Astoundingly, no J school has ever explored this lawsuit although many key J issues are involved. It could be that too many J icons are tarnished.

The PR Society videotaped the Rotbart speech with two cameras for use in its new video library but then did not offer it for sale to anyone. The Society was granted "all rights to the videotape irrevocably" under an agreement with Rotbart.

NYT ignored the story although reporter Bill Glaberson had written two columns about the speech including a follow-up on March 7, 1994 which repeated false charges that I "slipped in to a sample session" and "published a transcript."

Forty-nine issues of the Observer are only $29.50 and would be a good investment not only for working PR people and potential clients of PR firms, but for students of PR, communications, media and related subjects at college.

PR and journalism majors have covered for O'Dwyer's three career forums for students and it's obvious they are not being told about the existence of the PR trade press. They are being fed a very thin diet when a banquet of information is available.

NYC Not an Intellectual PR Hotbed

The Observer article, loaded with enthusiasm and pizzazz, makes it sound like the New York PR community is a hotbed of intellectual intercourse where great minds meet and sharpen each other.
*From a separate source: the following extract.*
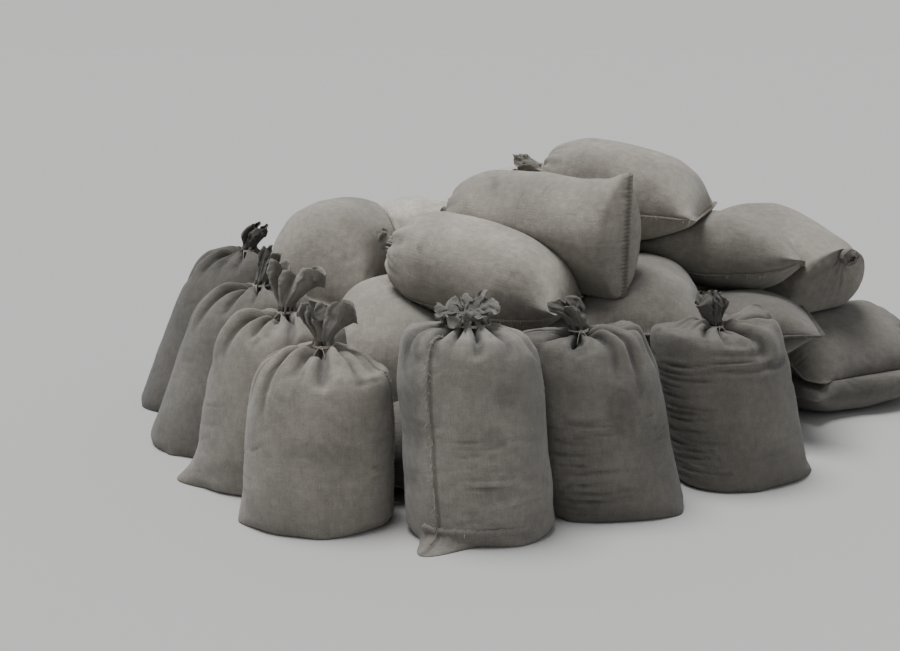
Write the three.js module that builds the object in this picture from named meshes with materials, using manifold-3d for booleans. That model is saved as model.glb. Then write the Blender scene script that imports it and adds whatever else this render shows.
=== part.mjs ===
// A heap of filled grain sacks: seven tied sacks stand in a curved row along the front, and the rest
// lie behind them, stacked four deep. Each sack is one cloth bag with a sewn bottom end and, at its
// other end, a mouth gathered to a neck and tied with twine.
// Millimetres, +Z up. X runs along the front row to the right, and Y runs away from it.

import * as THREE from 'three';
import { mergeVertices } from 'three/addons/utils/BufferGeometryUtils.js';
import ManifoldModule from 'manifold-3d';

// Driving sizes

const SEAM_SPREAD = 34;             // how much further the sewn end reaches than the filled half width
const SEAM_SHARE = 0.22;            // the share of the length over which it spreads
const SEWN_EDGE_HALF = 7;           // half the thickness of the sewn edge
const NECK_RADIUS = 31;             // a mouth drawn together by twine
const NECK_LENGTH = 26;             // the straight stretch that the twine goes round
const NECK_POWER = 2;               // a neck is a plain ellipse
const TWINE_RADIUS = 4;
const TWINE_DROP = NECK_LENGTH / 8; // how far the twine sits below the middle of the neck
const MOUTH_DIP = 22;               // how deep the open mouth of a tuft dips in its middle
const TUFT_START = NECK_LENGTH / 4; // where a tuft starts above the middle of the neck
const VALLEY_HEIGHT = 0.58;         // how high the rim is between the petals of a tuft
const FLARE_START = 0.08;           // the shares of a tuft's height between which it opens
const FLARE_LENGTH = 0.8;
const CLOSING_START = 0.62;         // where a crumpled tuft starts to draw in again
const CLOSING_LENGTH = 0.43;
const PETAL_POWER = 3;              // how abruptly a petal ends at its sides
const MIDDLE = 0.5;                 // the share of the length that parts a sack's two ends
const SHOULDER = 0.93;              // the share of the length where the shoulders of a sack rise
const SHOULDER_SPREAD = 0.045;
const EAR_SHARE = 0.24;             // how far up a standing sack its bottom corners reach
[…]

It used to be. More than 24 PR groups met regularly for lunch or dinner in the 1960s and 70s. The PR Society of America's monthly lunch at the Waldorf-Astoria drew nearly 300. Associations, companies and PR firms threw holiday parties to which reporters were invited and in some years several New York PR groups threw joint parties. All of this disappeared in the 1980s. Firms withdrew into their own silos. A/Es who once had substantial expense accounts were reduced to brown bag lunches at their desks.

Let us hope the Observer will explore the reasons for this sea change which is so un-New York.